Originally in Theater Row on Santa Monica Boulevard, the Actors’ Gang is now at the Ivy Substation, with its jumble of dressing-rooms, offices, wardrobe store, a bare-brick auditorium, and a foyer bar flowing out into the cool of the park. They create shows either from scratch or from a known text, pooling skills, ideas, political passions and research, then feeding in the Gang ‘style’, which shapes, assembles and fires up the show.
The ‘style’ is all. Unique to the Gang, it springs from commedia, and the dynamic of the ensemble. Emotions are worn like masks, indicating the ‘state’ to be conveyed – HAPPY, ANGRY, AFRAID or SAD – and instantly engaging the audience as in pantomime or circus. It can seem like a strait-jacket on a less experienced actor, but once learnt and practised, it becomes an instinctive theatre language, bonding the actors into an elastic, interdependent troupe, delivering raucous entertainment and at the same, in James Baldwin’s words: ‘laying bare the questions which have been hidden by the answers’.
The Lexus glides into the forecourt of a roadside restaurant and we take a pit-stop for an early lunch. ‘We’ are Sabra Williams, actor and director of the Actors’ Gang Prison Project, Richard Crane and Faynia Williams, author and director of Satan’s Ball which had a reading at the Gang yesterday.
We have been here four days, seen the final performance of their epic production of Red Noses by Peter Barnes, attended a fundraising event for Get Lit, an education programme where kids at risk from gangs perform poetry alongside Helen Mirren and Tim Robbins. We have taken part in the first exploratory workshop for a new show on the American Revolution, where each actor brings research into a particular character, then becomes that character, gets costumed, made up, is interrogated, and has to argue and interact with other characters until scenes emerge.

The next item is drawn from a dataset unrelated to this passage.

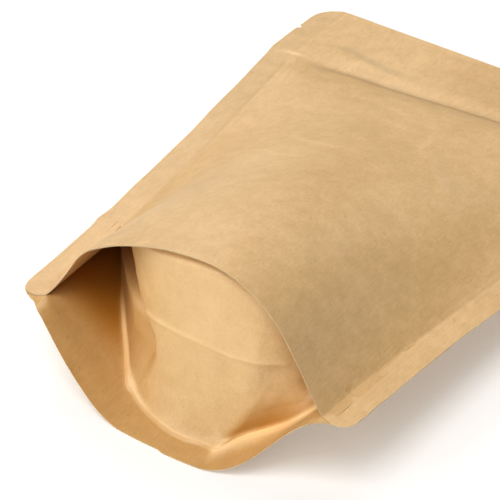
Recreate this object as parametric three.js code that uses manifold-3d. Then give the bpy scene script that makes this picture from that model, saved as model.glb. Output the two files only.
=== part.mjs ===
// Kraft paper stand-up food pouch, filled, shut and lying on its back panel.
// Millimetres. X runs across the pouch, Y from its gusseted bottom to its header, Z up.
// Two paper panels are heat sealed along both sides, a press-to-close zip shuts the
// top, and a folded gusset bulges in the open hollow between the two bottom skirts.

import * as THREE from 'three';
import { mergeVertices } from 'three/addons/utils/BufferGeometryUtils.js';
import Module from 'manifold-3d';

// ---- overall size --------------------------------------------------------------------
const HEADER_WIDTH = 140;      // flat width of the pouch, kept only at the header
const SEAM_LENGTH = 178;       // bottom corner to top edge, along a side seal
const MOUTH_WIDTH = 111;       // straight across between the corners: filling draws them in
const WIDTH_CURVE = 1.5;       // how the side spreads from the mouth up to the zip

// ---- seals, zip and header -----------------------------------------------------------
const SIDE_SEAL = 8;
const PAPER = 1;               // both sealed layers together, and each bottom skirt
const SEAL_DROOP = 0.9;        // how far a seal's outer edge hangs
const ZIP_LOW = 30.5;          // below the top edge
const ZIP_HIGH = 21.5;
const ZIP_RELIEF = 0.7;
const ZIP_TRACKS = 2;
const ZIP_END_FADE = 12;       // the zip is crushed flat where it meets the side seals
const HEADER_CORNER = 9;
const BOTTOM_CORNER = 5;
const NOTCH_BELOW_TOP = 16;
const NOTCH_WIDTH = 2.4;
const NOTCH_DEPTH = 2;

// ---- filled shape --------------------------------------------------------------------
const SEAM_HEIGHT_BOTTOM = 25.5;
const SEAM_HEIGHT_TOP = 13.4;
const FRONT_ARCH = 31.3;       // front panel above the seam, at the bottom edge
const FRONT_ARCH_FLAT = 3.3;   // higher is flatter over the middle
const FRONT_ARCH_LENS = 2.1;   // the same, once past the stiff gusset
const LENS_FROM = 80;
const FRONT_ARCH_EASE = 1.35;  // higher is softer where the arch meets the seal
const BACK_ARCH_FLAT = 3.5;
const BACK_ARCH_EASE = 1.9;
const BACK_PRESS = 0.8;        // paper pressed flat where the pouch rests
const FALL_POWER = 1.5;        // how roundly the filling thins out towards the zip
const REST_SHARE = 0.5;        // share of the length that lies on the surface
const FRONT_LIP = 7.4;         // the arched front edge draws back, the back one pokes out
const BACK_LIP = -12.2;
const LIP_CURVE = 2.2;
const LIP_BLEND = 60;

// ---- gusset --------------------------------------------------------------------------
const GUSSET_DEPTH = 40;       // where the folded gusset ends in the side seals
const BOTTOM_SEAL = 7;         // narrowest width of the curved bottom seal
const BACK_SEAL_CURVE = 1.7;
const GUSSET_FRONT = 7.9;      // how far out the middle of the gusset bulges
const GUSSET_ROUND = 2.2;
const GUSSET_SWELL = 3;
const GUSSET_TUCK = 0.97;      // height share above which it tucks back to the front seal
const HOLLOW_REACH = 0.95;     // share of the width between the seals that stands open
const CLEAR_OUT = -60;         // past the bottom edge, where the hollow is surely open

// ---- how finely the surfaces are divided ----------------------------------------------
const BODY_COLUMNS = 34;
const SKIRT_ROWS = 4;
const FILLED_ROWS = 20;
const ZIP_ROWS = 8;
const HEADER_ROWS = 2;
const CORNER_ROWS = 5;
const HOLLOW_GRID = { across: 28, along: 10, up: 14 };
const WELD = 1e-4;

const ZIP_START = SEAM_LENGTH - ZIP_LOW;
const ZIP_END = SEAM_LENGTH - ZIP_HIGH;
const ORIGIN_SHIFT = (SEAM_LENGTH + BACK_LIP) / 2;

const clamp = THREE.MathUtils.clamp;
const lerp = THREE.MathUtils.lerp;
const smoothstep = THREE.MathUtils.smoothstep;

// Half the width out to the cut edge, before any corner is rounded.
function halfWidth(y) {
  const spread = clamp(y / ZIP_START, 0, 1) ** WIDTH_CURVE;
  return lerp(MOUTH_WIDTH, HEADER_WIDTH, spread) / 2;
}

// How much a rounded corner takes off the side, a given way along from the end.
function cornerLoss(distanceFromEnd, radius) {
  const short = clamp(radius - distanceFromEnd, 0, radius);
  return radius - Math.sqrt(radius ** 2 - short ** 2);
}

function cutHalfWidth(y) {
  const top = cornerLoss(SEAM_LENGTH - y, HEADER_CORNER);
  const bottom = cornerLoss(y, BOTTOM_CORNER);
  return halfWidth(y) - top - bottom;
}

function sealInner(y) {
  return halfWidth(y) - SIDE_SEAL;
}

function seamHeight(y) {
  return lerp(SEAM_HEIGHT_BOTTOM, SEAM_HEIGHT_TOP, clamp(y / SEAM_LENGTH, 0, 1));
}

// Arch over the width: one in the middle, nothing at the seals.
function arch(t, flat, ease) {
  return Math.max(0, 1 - Math.min(1, Math.abs(t)) ** flat) ** ease;
}

// Thickness left at a place along the pouch: full at the bottom, none at the zip.
function filling(y) {
  return 1 - clamp(y / ZIP_START, 0, 1) ** FALL_POWER;
}

function zipRelief(x, y) {
  const along = clamp((y - ZIP_START) / (ZIP_END - ZIP_START), 0, 1);
  const fade = clamp((1 - Math.abs(x) / sealInner(y)) * ZIP_END_FADE, 0, 1);
  return ZIP_RELIEF * fade * Math.sin(Math.PI * ZIP_TRACKS * along) ** 2;
}

// Middle plane of the sealed layers, drooping towards the cut edge.
function sealPlane(x, y) {
  const past = clamp((Math.abs(x) - sealInner(y)) / SIDE_SEAL, 0, 1);
  return seamHeight(y) - SEAL_DROOP * past;
}

function frontHeight(x, y) {
  const flat = lerp(FRONT_ARCH_FLAT, FRONT_ARCH_LENS, smoothstep(y, 0, LENS_FROM));
  const swell = FRONT_ARCH * filling(y) * arch(x / sealInner(y), flat, FRONT_ARCH_EASE);
  return sealPlane(x, y) + PAPER / 2 + swell + zipRelief(x, y);
}

// The underside lies on the surface up to REST_SHARE, then lifts to meet the zip.
function backHeight(x, y) {
  const lift = smoothstep(y, REST_SHARE * SEAM_LENGTH, ZIP_START);
  const edge = seamHeight(y) - PAPER / 2;
  const lowest = edge * lift;
  const pressed = edge - lowest + BACK_PRESS * (1 - lift);
  const sag = pressed * arch(x / sealInner(y), BACK_ARCH_FLAT, BACK_ARCH_EASE);
  return Math.max(lowest, sealPlane(x, y) - PAPER / 2 - sag) - zipRelief(x, y);
}

// ---- dividing the panels ---------------------------------------------------------------

// Stations along the pouch, each stretch with its own number of rows.
function stations() {
  const spans = [
    { to: BOTTOM_CORNER, rows: SKIRT_ROWS },
    { to: ZIP_START, rows: FILLED_ROWS },
    { to: ZIP_END, rows: ZIP_ROWS },
    { to: SEAM_LENGTH - HEADER_CORNER, rows: HEADER_ROWS },
  ];
  const list = [0];
  for (const { to, rows } of spans) {
    const from = list[list.length - 1];
    for (let row = 1; row <= rows; row += 1) list.push(lerp(from, to, row / rows));
  }
  for (let row = 1; row <= CORNER_ROWS; row += 1) {
    const turn = (row / CORNER_ROWS) * Math.PI / 2;
    list.push(SEAM_LENGTH - HEADER_CORNER * (1 - Math.sin(turn)));
  }
  return list;
}

// Share of the sealed-in width at a column; the first and last column are the seals.
function columnShare(column) {
  const inner = clamp((column - 1) / (BODY_COLUMNS - 2), 0, 1);
  return Math.sin((inner - 0.5) * Math.PI);
}

function columnX(column, y) {
  if (column === 0) return -cutHalfWidth(y);
  if (column === BODY_COLUMNS) return cutHalfWidth(y);
  return columnShare(column) * Math.min(sealInner(y), cutHalfWidth(y));
}

// The arched edge's shift along Y, none at the corners, fading out up the panel.
function lipShift(column, station, lip) {
  const fromMiddle = Math.abs(columnX(column, 0)) / cutHalfWidth(0);
  const fade = clamp(1 - station / LIP_BLEND, 0, 1) ** 2;
  return lip * (1 - fromMiddle ** LIP_CURVE) * fade;
}

// ---- closed bodies ---------------------------------------------------------------------

// The six sides of a bent block. place(i, j, k) gives the point of each division.
function bentBlock(place, across, along, up) {
  const points = [];
  const quad = (a, b, c, d) => points.push(a, b, c, a, c, d);
  for (let i = 0; i < across; i += 1) {
    for (let j = 0; j < along; j += 1) {
      quad(place(i, j, up), place(i + 1, j, up), place(i + 1, j + 1, up), place(i, j + 1, up));
      quad(place(i, j, 0), place(i, j + 1, 0), place(i + 1, j + 1, 0), place(i + 1, j, 0));
    }
    for (let k = 0; k < up; k += 1) {
      quad(place(i, 0, k), place(i + 1, 0, k), place(i + 1, 0, k + 1), place(i, 0, k + 1));
      quad(place(i, along, k), place(i, along, k + 1), place(i + 1, along, k + 1),
        place(i + 1, along, k));
    }
  }
  for (let j = 0; j < along; j += 1) {
    for (let k = 0; k < up; k += 1) {
      quad(place(0, j, k), place(0, j, k + 1), place(0, j + 1, k + 1), place(0, j + 1, k));
      quad(place(across, j, k), place(across, j + 1, k), place(across, j + 1, k + 1),
        place(across, j, k + 1));
    }
  }
  const geometry = new THREE.BufferGeometry().setFromPoints(points);
  return mergeVertices(geometry, WELD);
}

function filledPouch() {
  const rows = stations();
  const place = (i, j, k) => {
    const front = k === 1;
    const y = rows[j] + lipShift(i, rows[j], front ? FRONT_LIP : BACK_LIP);
    const x = columnX(i, y);
    return new THREE.Vector3(x, y, front ? frontHeight(x, y) : backHeight(x, y));
  };
  return bentBlock(place, BODY_COLUMNS, rows.length - 1, 1);
}

// How far along Y the gusset stands, for a place across (t) and up (w) the hollow.
function gussetY(t, w) {
  const side = Math.abs(t);
  const backSeal = lerp(BACK_LIP + BOTTOM_SEAL, GUSSET_DEPTH, side ** BACK_SEAL_CURVE);
  const frontSeal = lerp(FRONT_LIP + BOTTOM_SEAL, GUSSET_DEPTH, side ** BACK_SEAL_CURVE);
  const bulge = lerp(GUSSET_FRONT, GUSSET_DEPTH, side ** GUSSET_ROUND);
  const rising = lerp(backSeal, bulge, 1 - (1 - w) ** GUSSET_SWELL);
  return rising + (frontSeal - bulge) * smoothstep(w, GUSSET_TUCK, 1);
}

// The open space between the two skirts, in front of the gusset.
function gussetHollow() {
  const { across, along, up } = HOLLOW_GRID;
  const place = (i, j, k) => {
    const t = Math.sin((i / across - 0.5) * Math.PI) * HOLLOW_REACH;
    const w = Math.sin((k / up) * Math.PI / 2);
    const y = lerp(CLEAR_OUT, gussetY(t, w), Math.sin((j / along) * Math.PI / 2));
    const x = t * sealInner(y);
    const z = lerp(backHeight(x, y) + PAPER, frontHeight(x, y) - PAPER, w);
    return new THREE.Vector3(x, y, z);
  };
  return bentBlock(place, across, along, up);
}

// Small V nicked into a header edge, to start a tear; side is -1 or 1.
function tearNotch(side) {
  const tip = HEADER_WIDTH / 2 - NOTCH_DEPTH;
  const outside = HEADER_WIDTH / 2 + NOTCH_DEPTH;
  const reach = NOTCH_WIDTH / 2 * (outside - tip) / NOTCH_DEPTH;
  const shape = new THREE.Shape();
  shape.moveTo(tip, 0);
  shape.lineTo(outside, -reach);
  shape.lineTo(outside, reach);
  shape.closePath();
  const notch = new THREE.ExtrudeGeometry(shape, { depth: SEAM_HEIGHT_BOTTOM, bevelEnabled: false });
  if (side < 0) notch.rotateZ(Math.PI);
  return notch.translate(0, SEAM_LENGTH - NOTCH_BELOW_TOP, 0);
}

// ---- joining and cutting ----------------------------------------------------------------

const wasm = await Module();
wasm.setup();

function toSolid(geometry) {
  const bare = geometry.clone();
  bare.deleteAttribute('normal');
  bare.deleteAttribute('uv');
  const welded = mergeVertices(bare, WELD);
  return new wasm.Manifold(new wasm.Mesh({
    numProp: 3,
    vertProperties: new Float32Array(welded.attributes.position.array),
    triVerts: new Uint32Array(welded.index.array),
  }));
}

function toGeometry(solid) {
  const { vertProperties, triVerts } = solid.getMesh();
  const geometry = new THREE.BufferGeometry();
  geometry.setAttribute('position', new THREE.BufferAttribute(vertProperties, 3));
  geometry.setIndex(new THREE.BufferAttribute(triVerts, 1));
  geometry.computeVertexNormals();
  return geometry;
}

function pouchGeometry() {
  let pouch = toSolid(filledPouch()).subtract(toSolid(gussetHollow()));
  for (const side of [-1, 1]) pouch = pouch.subtract(toSolid(tearNotch(side)));
  return toGeometry(pouch);
}

const kraftPaper = new THREE.MeshStandardMaterial({
  color: 0xd9b483,
  roughness: 0.78,
  metalness: 0,
});

const pouch = new THREE.Mesh(pouchGeometry(), kraftPaper);
pouch.name = 'pouch';
pouch.position.set(0, -ORIGIN_SHIFT, 0);

const bag = new THREE.Group();
bag.add(pouch);

export default bag;
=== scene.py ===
# %% [markdown]
# # A kraft paper pouch, puffed up and lying on its back
#
# This lesson dresses a plain solid as a real stand-up pouch. Such a pouch is three
# sheets of brown paper laminate: a front panel, a back panel and a gusset that is
# folded in at the bottom. Heat joins them along both sides and along a curved line
# at the bottom, and a press-to-close zip crosses the top. Here each sheet is a real
# sheet with a thickness and a cut edge, shaped by the same rules as the solid.

# %% Load the solid frame
import math
import bpy
import numpy as np
from mathutils import Matrix, Vector


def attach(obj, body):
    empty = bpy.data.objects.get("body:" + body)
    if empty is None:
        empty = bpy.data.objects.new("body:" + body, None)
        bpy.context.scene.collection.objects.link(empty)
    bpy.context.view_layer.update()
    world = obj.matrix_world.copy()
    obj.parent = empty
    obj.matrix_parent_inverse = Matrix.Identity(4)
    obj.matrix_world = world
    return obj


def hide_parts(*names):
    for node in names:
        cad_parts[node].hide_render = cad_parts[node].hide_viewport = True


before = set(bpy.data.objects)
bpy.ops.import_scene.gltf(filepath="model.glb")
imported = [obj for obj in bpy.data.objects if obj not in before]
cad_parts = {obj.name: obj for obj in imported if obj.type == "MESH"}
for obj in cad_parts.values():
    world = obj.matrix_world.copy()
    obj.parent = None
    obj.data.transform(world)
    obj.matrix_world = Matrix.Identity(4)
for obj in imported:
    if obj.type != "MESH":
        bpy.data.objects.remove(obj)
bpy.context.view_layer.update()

# %% [markdown]
# ## Sizes
#
# All sizes are in millimetres, as a bag maker would write them, and become metres
# only when a mesh is made. Y is counted from the bottom corners up to the header.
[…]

And we have had a Gang reading of Satan’s Ball. That is the main reason we are here. Based on The Master and Margarita, Satan’s Ball is a passion play/political satire/rock musical about demonic rout in Moscow and political turmoil in Jerusalem. Provocative, disturbing, moving and hilarious, the play calls up all the ‘states’ and exactly fits the ethos of the Gang. The actors, some new to the ‘style’, some with years of experience, tapped straight into the play’s magic, Robbins himself playing three parts. ‘The next step is to try and schedule in the full production,’ says Tim.